In the words of David Cameron (not a person I normally agree with) “there is such a thing as society – it just is not the same thing as the state” (if only he acted in line with those words). Contra the implications of Hobbes and co, Civil Society does exist – but it is not the state (as both Plato and Aristotle implied it was).
And nor is civil society the same thing as the hunter-gatherer pack (indeed it is the result of the pack not remaining in total charge of human lives). Communal “anarchists” make the same mistake as Plato (and so on – for Rousseau and Karl Marx are in the same tradition) for they define “community” as some form of central planning where the people get together and decide ……
Getting rid of Plato’s or Rousseau’s “lawgiver” does not alter the fundamentally folly of this. As a democratic vote by a “local community” on the price of milk is no more sane than Lenin style “scientific experts” deciding the price of milk.
Only the choices of buyers and sellers (which is what a “market” really is) is actually a rational way to decide the price of milk, and it is also the only rational basis for freedom – indeed it is freedom.
Individual human reason is not hostile to community (not community – rightly understood). Nor is community the same thing as the state – indeed they are fundamentally different.
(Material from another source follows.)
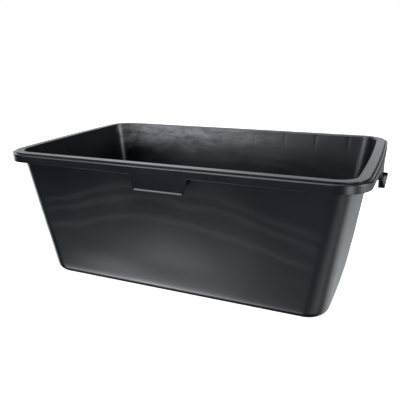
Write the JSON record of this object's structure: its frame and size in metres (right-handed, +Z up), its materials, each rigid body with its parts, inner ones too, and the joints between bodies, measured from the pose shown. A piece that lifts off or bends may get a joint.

Civil society exists, but it is based on people being civil – on respecting the nonaggression principle (private property) and allowing interaction (co-operation) on this basis.
This is neither the savage communal pack, not the modern state – it is something quite different. A distinction the Classical political philosophers obscured and which is still obscured in the thought of most political philosophers to this day.
“But Paul – you have not dealt with the question of whether the state is needed at all. Can not free rational human agents, in voluntary interaction with each other, defend civil society without a need for a state?”
I have not tackled this issue deliberately. I have made a choice not to tackle it here and now – because it is too big a question.